Here is the breakdown from @dalz's post:
There is a total of 10M HBD supply at the moment, out of which 4.5M HBD in the dev fund, meaning 5.5M HBD in circulation. 3.7M HBD is in the exchanges wallet, that leave us with 1.8M HBD in users account. This means that 800k out of the 1.8M, or almost 50% of the HBD in users accounts was moved to savings in this short period.
There seems to be a bit of disagreement with the HBD in savings since some appears to move out. Thus, the 800K could be wrong, with the number closer to 500K. Either way, there is 1.8 million HBD in user accounts.
In this situation, that isn't going to generate a ton of commercial activity unless the velocity of money is through the roof. A VoM of 5 would still be less than $10 million worth of economic activity.
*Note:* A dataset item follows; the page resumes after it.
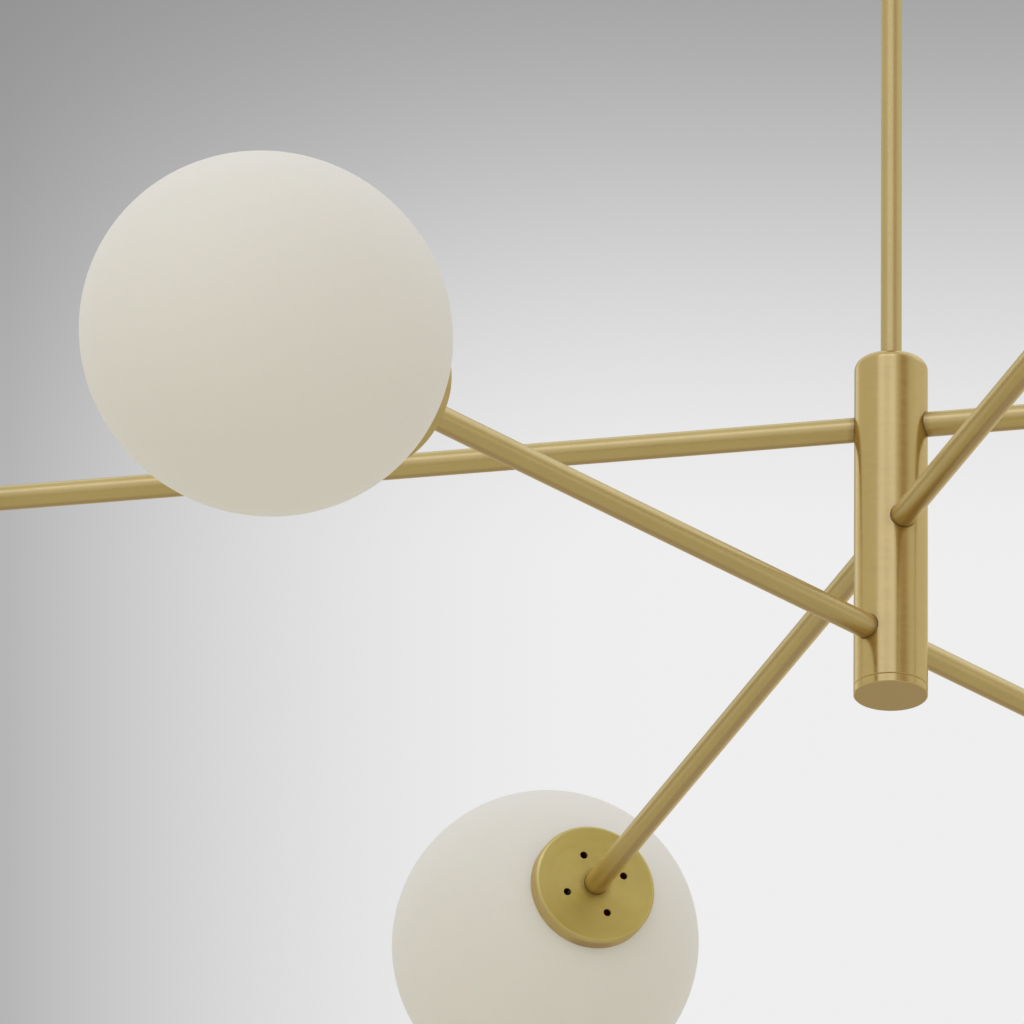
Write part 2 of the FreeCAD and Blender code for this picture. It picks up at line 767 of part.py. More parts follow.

This is not an issue at the moment since we are not engaging in that activity. However, over time, liquidity will be required if commerce really starts to take off. Fortunately, the community can increase the amount of HBD available as needed. The conversion of Hive ---> HBD allows anyone to "print" HBD as needed.
We can see how this will help the issue for the peg, so it all feeds upon itself.
HBD: A Hidden Gem
It is possible that the Hive Backed Dollar is a hidden gem. The fact it was overlooked for years left a bad taste in people's mouths. Now, however, that attention is being given, the possibilities are mounting.
Here we have the potential of this coin providing a basis for commercial activities on Hive which will, ultimately, increase the value of the entire ecosystem. This will help to push the value of the main coin higher, especially since the percent is coded into the blockchain. As the amount of HBD is expanded to meet the needs of the platform, the value of $HIVE will have to increase to mirror the move. Ultimately, $HIVE is swallowed up to generate HBD.
Thus, if there is reason to produce HBD on a large scale, the value of Hive will be pushed higher simply due to demand. There is no way to escape this outcome.
We will keep an eye on this but HBD could well be on its way to becoming a stablecoin.